[Material shown start]

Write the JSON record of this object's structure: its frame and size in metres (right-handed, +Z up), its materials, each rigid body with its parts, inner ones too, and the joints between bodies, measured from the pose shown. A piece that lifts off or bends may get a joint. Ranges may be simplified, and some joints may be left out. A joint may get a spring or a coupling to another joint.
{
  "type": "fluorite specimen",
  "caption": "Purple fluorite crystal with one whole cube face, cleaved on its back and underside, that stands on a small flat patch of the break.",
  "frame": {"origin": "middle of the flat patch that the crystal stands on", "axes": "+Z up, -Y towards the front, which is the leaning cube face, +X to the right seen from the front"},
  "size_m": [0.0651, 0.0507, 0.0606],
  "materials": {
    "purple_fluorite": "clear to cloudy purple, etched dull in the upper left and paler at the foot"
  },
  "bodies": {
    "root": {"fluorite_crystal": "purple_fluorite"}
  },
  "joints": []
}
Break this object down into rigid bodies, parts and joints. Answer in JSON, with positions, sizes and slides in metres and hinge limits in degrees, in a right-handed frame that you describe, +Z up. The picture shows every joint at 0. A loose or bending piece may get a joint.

[Material shown end]

Task: All of the material must be reproduced exactly.

Answer to the exercise:
Write the JSON record of this object's structure: its frame and size in metres (right-handed, +Z up), its materials, each rigid body with its parts, inner ones too, and the joints between bodies, measured from the pose shown. A piece that lifts off or bends may get a joint. Ranges may be simplified, and some joints may be left out. A joint may get a spring or a coupling to another joint.
{
  "type": "fluorite specimen",
  "caption": "Purple fluorite crystal with one whole cube face, cleaved on its back and underside, that stands on a small flat patch of the break.",
  "frame": {"origin": "middle of the flat patch that the crystal stands on", "axes": "+Z up, -Y towards the front, which is the leaning cube face, +X to the right seen from the front"},
  "size_m": [0.0651, 0.0507, 0.0606],
  "materials": {
    "purple_fluorite": "clear to cloudy purple, etched dull in the upper left and paler at the foot"
  },
  "bodies": {
    "root": {"fluorite_crystal": "purple_fluorite"}
  },
  "joints": []
}
Break this object down into rigid bodies, parts and joints. Answer in JSON, with positions, sizes and slides in metres and hinge limits in degrees, in a right-handed frame that you describe, +Z up. The picture shows every joint at 0. A loose or bending piece may get a joint.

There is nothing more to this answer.